One big misstep the company made in 2011 was buying back stock over the summer, when things were going well, just before operations took a dive in the fall. After years of denying shareholder requests for a buyback, the company went and bought back 13 mm shares over the summer in one fell swoop, spending $57 million at an average price of $4.36. This is evidence that they were clearly blindsided by the post-BTS slowdown as well as October’s fashion miss. While the buybacks represent horrible execution, it is water under the bridge at this point, the stock is still cheap, and they have the capacity to do more if the stock doesn’t recover.

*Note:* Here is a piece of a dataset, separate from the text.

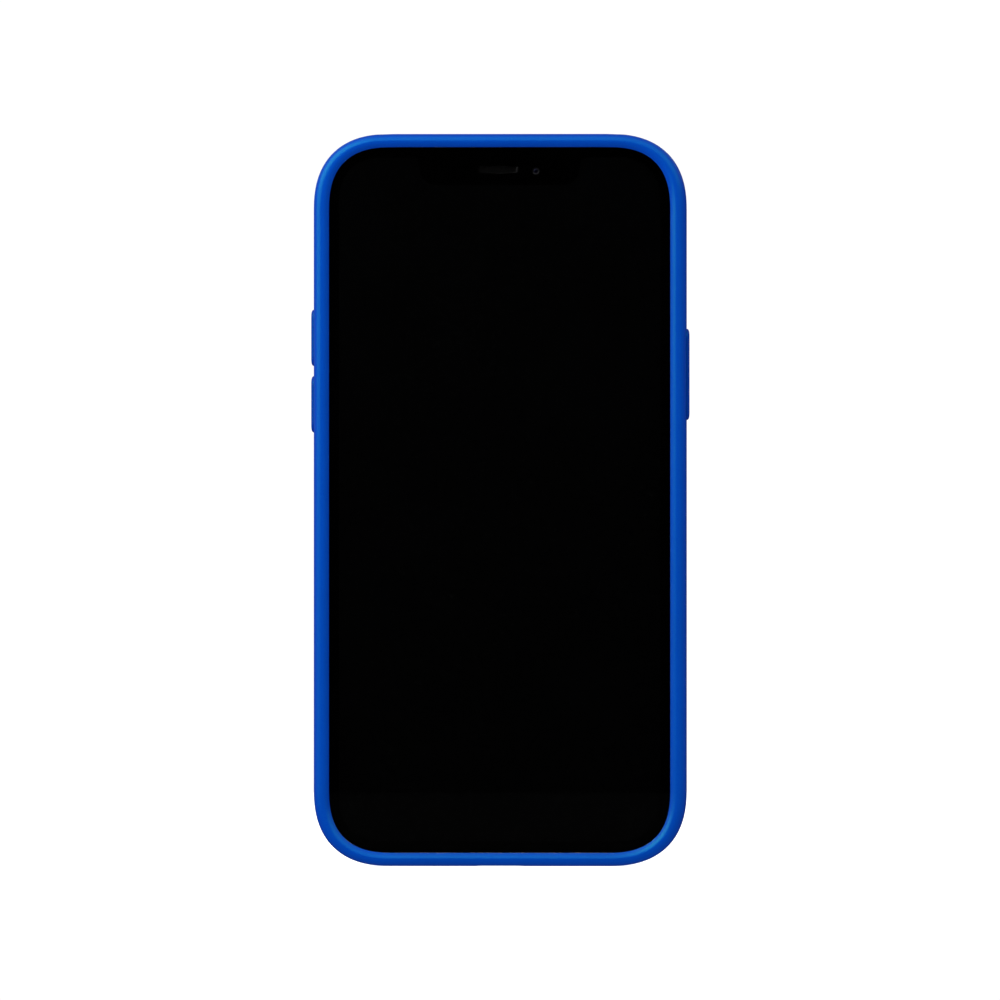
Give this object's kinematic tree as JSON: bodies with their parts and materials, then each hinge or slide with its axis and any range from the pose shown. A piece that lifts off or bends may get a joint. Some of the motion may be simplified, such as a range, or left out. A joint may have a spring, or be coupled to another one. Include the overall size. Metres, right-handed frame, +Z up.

Sales comps will remain difficult in 2012 until Q3, at which point they get much easier. It’s hard to say when things will get better, but at this level, you probably don’t have much to lose by buying it and waiting, especially if you believe the new CEO and the merchants she has recently hired to support her are talented.
Earnings Outlook and Valuation:
It is clear from the chart below that the company is extremely cheap, even in the scenario in which results continue to deteriorate.
5x consensus EBITDA for 2012 yields a $4.63 stock price, which would be equal to a 13.5 PE ex cash, assuming $20 mm in free cash flow creation in FY12. This represents 39% upside from current levels, and improving results leading to a beat would support an even higher valuation.
Liquidity and Short interest:
WTSLA trades an average of just under 2 mm shares per day. Short interest has crept up over the last year, but is well off its highs, and stands at a not-insignificant 13% of the float with 7 days to cover.